ICWA was enacted in 1978 “to protect the best interests of Indian children and to promote the stability and security of Indian tribes and families.” It was also a federal recognition of the long history of forced removal of American Indian children from their families and tribes by nontribal public and private agencies. Beginning in 1869, the United States removed thousands of American Indian children from their families and tribes and sent them to government boarding schools. In these schools, American Indian children were given European names, forbidden to speak their own language, barred from practicing their religion or culture, and prevented from seeing their families. Hundreds (some say thousands) of American Indian children never returned and were lost to their families and tribes. Eventually, the boarding schools were shut down, but they were replaced with an equally devastating policy of nonnative adoption. Between 1958 and 1967, the Indian Adoption Act was used to remove hundreds of Native American children from their homes and place them with adoptive families who were not American Indians.
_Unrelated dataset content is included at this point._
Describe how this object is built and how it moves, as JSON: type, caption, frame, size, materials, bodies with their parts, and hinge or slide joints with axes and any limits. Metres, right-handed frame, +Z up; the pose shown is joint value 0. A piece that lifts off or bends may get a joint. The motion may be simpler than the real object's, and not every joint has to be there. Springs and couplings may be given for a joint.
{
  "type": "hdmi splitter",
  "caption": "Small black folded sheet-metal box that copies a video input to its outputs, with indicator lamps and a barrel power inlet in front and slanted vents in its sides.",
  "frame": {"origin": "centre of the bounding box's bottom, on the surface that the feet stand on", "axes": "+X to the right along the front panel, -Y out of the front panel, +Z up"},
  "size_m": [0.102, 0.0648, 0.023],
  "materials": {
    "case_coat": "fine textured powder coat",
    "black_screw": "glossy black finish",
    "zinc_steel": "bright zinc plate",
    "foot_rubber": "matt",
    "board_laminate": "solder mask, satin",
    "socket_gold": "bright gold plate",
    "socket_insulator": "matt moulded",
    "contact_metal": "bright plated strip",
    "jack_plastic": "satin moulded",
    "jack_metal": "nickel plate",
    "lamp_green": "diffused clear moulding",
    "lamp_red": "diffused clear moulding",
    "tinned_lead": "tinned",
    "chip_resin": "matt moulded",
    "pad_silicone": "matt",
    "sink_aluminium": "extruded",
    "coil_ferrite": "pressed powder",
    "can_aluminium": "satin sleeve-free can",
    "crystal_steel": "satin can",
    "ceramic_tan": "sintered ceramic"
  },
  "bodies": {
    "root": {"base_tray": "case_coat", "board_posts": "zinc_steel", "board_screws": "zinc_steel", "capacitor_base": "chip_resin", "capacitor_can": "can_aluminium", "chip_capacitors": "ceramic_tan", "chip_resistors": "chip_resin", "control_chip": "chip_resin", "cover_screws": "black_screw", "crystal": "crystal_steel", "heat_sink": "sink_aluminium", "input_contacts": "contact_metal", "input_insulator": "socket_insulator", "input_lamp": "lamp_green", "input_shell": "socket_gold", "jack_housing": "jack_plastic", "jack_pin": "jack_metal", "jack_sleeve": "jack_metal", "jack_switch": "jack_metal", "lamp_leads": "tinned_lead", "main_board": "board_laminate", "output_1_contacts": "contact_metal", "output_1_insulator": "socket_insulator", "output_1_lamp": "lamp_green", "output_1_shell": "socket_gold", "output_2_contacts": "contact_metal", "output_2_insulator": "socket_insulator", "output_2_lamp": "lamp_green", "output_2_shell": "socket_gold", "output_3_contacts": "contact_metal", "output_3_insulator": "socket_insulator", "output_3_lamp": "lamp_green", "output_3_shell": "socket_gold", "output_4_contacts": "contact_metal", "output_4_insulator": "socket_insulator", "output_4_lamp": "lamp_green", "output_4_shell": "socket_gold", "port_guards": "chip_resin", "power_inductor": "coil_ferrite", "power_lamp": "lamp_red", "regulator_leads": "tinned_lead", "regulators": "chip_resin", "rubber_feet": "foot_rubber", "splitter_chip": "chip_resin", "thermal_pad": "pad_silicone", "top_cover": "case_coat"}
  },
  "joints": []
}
The purpose of these policies was assimilation—the extinction of the tribes as separate entities.

Although it has been decades since these policies of forced assimilation ended, the effects continue to be felt. A century of removing American Indian children wreaked havoc on Native American families and tribes. Even after the passage of ICWA, the percentage of American Indian children in foster care and placed for adoption remains astonishingly high. American Indian families and tribes are struggling to recover from the devastating history of forced removal, but such recovery is impossible if they continue to lose their children. Congress recognized this struggle and intentionally drafted ICWA to cover both the involuntary removal of American Indian children from American Indian families and the voluntary placement of American Indian children outside of American Indian families. Congress understood that in order to ensure a tribe’s control over its children and its future, ICWA must also apply to voluntary placements.
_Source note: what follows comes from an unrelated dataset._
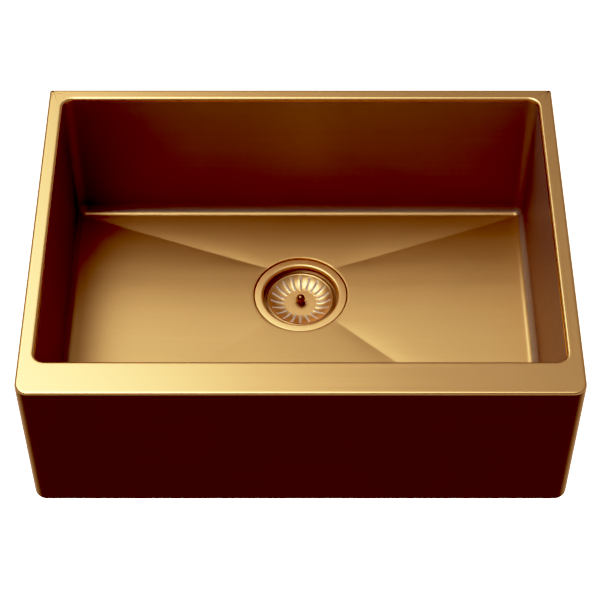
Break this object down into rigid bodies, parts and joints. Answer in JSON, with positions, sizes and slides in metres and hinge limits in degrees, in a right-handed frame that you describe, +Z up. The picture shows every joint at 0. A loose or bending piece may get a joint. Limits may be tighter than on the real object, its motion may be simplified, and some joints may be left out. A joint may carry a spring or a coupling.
{
  "type": "apron front kitchen sink",
  "caption": "Single-bowl apron-front kitchen sink in gold-coloured steel, hung by its rim on a cabinet, with a lift-out strainer basket and plug over its drain outlet.",
  "frame": {"origin": "centre of the rim's outline, on the plane of the rim rails' underside, which rests on the cabinet's side panels", "axes": "+X to the user's right, +Y away from the user towards the back edge, +Z up; the apron faces -Y"},
  "size_m": [0.6, 0.45, 0.292],
  "materials": {
    "gold_steel": "satin brushed, gold-coloured vapour-deposited coat",
    "gold_polished": "polished, gold-coloured vapour-deposited coat",
    "zinc_steel": "bright zinc plated",
    "sound_pad": "matt bitumen pad",
    "black_rubber": "satin rubber",
    "white_plastic": "moulded, satin",
    "brass": "turned"
  },
  "bodies": {
    "sink": {"rim_right": "gold_steel", "rim_back": "gold_steel", "rim_left": "gold_steel", "rim_front": "gold_steel", "wall_right": "gold_steel", "wall_back": "gold_steel", "wall_left": "gold_steel", "wall_front": "gold_steel", "bowl_floor": "gold_steel", "apron": "gold_steel", "rim_rail": "zinc_steel", "apron_brace": "zinc_steel", "closer_left": "gold_steel", "closer_right": "gold_steel", "bracket_left": "zinc_steel", "bracket_right": "zinc_steel", "pad_front": "sound_pad", "pad_back": "sound_pad", "pad_floor_left": "sound_pad", "pad_floor_right": "sound_pad", "pad_floor_front": "sound_pad", "earth_tag": "zinc_steel", "strainer_cup": "gold_polished", "flange_gasket": "black_rubber", "body_gasket": "black_rubber", "waste_housing": "white_plastic", "waste_outlet": "white_plastic", "spider": "white_plastic", "insert": "brass", "clamp_screw": "zinc_steel"},
    "carrier": {"bush": "white_plastic"},
    "strainer": {"basket": "gold_polished"},
    "plug": {"stem": "zinc_steel", "knob": "gold_polished", "stopper": "black_rubber", "stopper_plate": "zinc_steel"}
  },
  "joints": [
    {"name": "basket_lift", "type": "slide", "parent": "sink", "child": "carrier", "axis": [0, 0, 1], "range_m": [0, 0.26]},
    {"name": "basket_turn", "type": "hinge", "parent": "carrier", "child": "strainer", "pos_m": [0, 0.075, -0.206], "axis": [0, 0, 1], "continuous": true},
    {"name": "plug_lift", "type": "slide", "parent": "carrier", "child": "plug", "axis": [0, 0, 1], "range_m": [0, 0.008]}
  ]
}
Under ICWA, Veronica is a Native American child, and her Native American heritage was neither a secret nor a surprise. Everyone involved in Veronica’s adoption was aware she was American Indian and that this could complicate the adoption, even though it was voluntary. The U.S. Supreme Court affirmed this understanding of ICWA in 1989 in Mississippi Band of Choctaw v. Holyfield, its first and only ICWA decision. Holyfield involved a pregnant Choctaw mother who wished to place her unborn twins with a non-Native American couple. Although the mother lived on the Choctaw reservation, she specifically left the reservation to give birth in the hope that this move would make ICWA inapplicable to her children’s adoption. Despite the mother’s significant efforts to avoid tribal jurisdiction and control her children’s adoptive placement, the court held that the placement decision remained the tribe’s. The decision further explained that the tribe’s right to its children and an American Indian child’s right to grow up American Indian outweighed individual tribal members’ rights to place their children for adoption outside the tribe. The court understood that permitting voluntary adoptions to bypass ICWA’s requirements could defeat the entire purpose of the act.

As the Holyfield decision made clear, even in voluntary placements, the child’s tribe must be notified and ICWA’s placement preferences followed. Thus, when an American Indian child is available for adoption, preference is first given to a member of the child’s extended family, second to other members of the child’s tribe, and third to other Native American families. Only after such placement preferences have been exhausted may nonnative adoption be considered. This process did not happen in Veronica’s case, so her adoption was a clear violation of ICWA. It should never have happened, but the situation is heart-wrenching because despite the inappropriateness of her adoption, placement did occur and lasted for two years. Nonetheless, if the passage of time were enough to defeat ICWA, then the requirements of the act could simply be avoided by delay and obfuscation.

The Capobiancos are now hoping to petition the U.S. Supreme Court and Congress to amend ICWA, and as parents, their actions are understandable. However, the remedy they seek would be disastrous for American Indian tribes. Through congressional amendment or Supreme Court decision, the Capobiancos hope to reduce tribal control over American Indian child adoptions and revive the “existing Indian family exception” to ICWA. This doctrine is a judicially created exception that courts have used to avoid the application of ICWA in cases where the court determines the child is not part of a sufficiently American Indian family. The idea behind the exception is that in cases involving American Indian children who have never been part of an American Indian home, such as children placed for adoption at birth, ICWA should not apply because there is no “Indian family” being destroyed by the adoption. The problem with this exception is that it ignores the fact that ICWA was passed not simply to preserve specific American Indian families but to protect the tribe’s interest in the adoption of American Indian children as well. As the court held in Holyfield, ICWA is “a means of protecting not only individual Indian children and their families, but also of the tribes themselves.” Although this exception, first introduced in 1982, was initially embraced by many states, the doctrine has now been almost universally rejected. Courts rejecting the exception understand that without ICWA, the future of American Indian tribes is imperiled.

Veronica’s case is deeply troubling, and our hearts should go out to all involved, but the problems it highlights are not problems with ICWA. Rather, her case reveals the problems with ignoring ICWA. This case agonizingly demonstrates the importance of observing ICWA’s placement and termination procedures in order to prevent impermissible adoptions from occurring and then being invalidated later. Everyone involved in Veronica’s adoption knew she was an American Indian child, and if the ICWA requirements had been followed, Veronica would not have been placed with the Capobiancos in the first place. It was because of this mistake that Veronica was 2 years old rather than an infant when she was reunited with her father. The lesson from Veronica’s case is not that ICWA is some obscure loophole that should be closed. Rather, the ongoing court battle demonstrates that ICWA is a pivotal piece of American Indian legislation that cannot be ignored without traumatic consequences.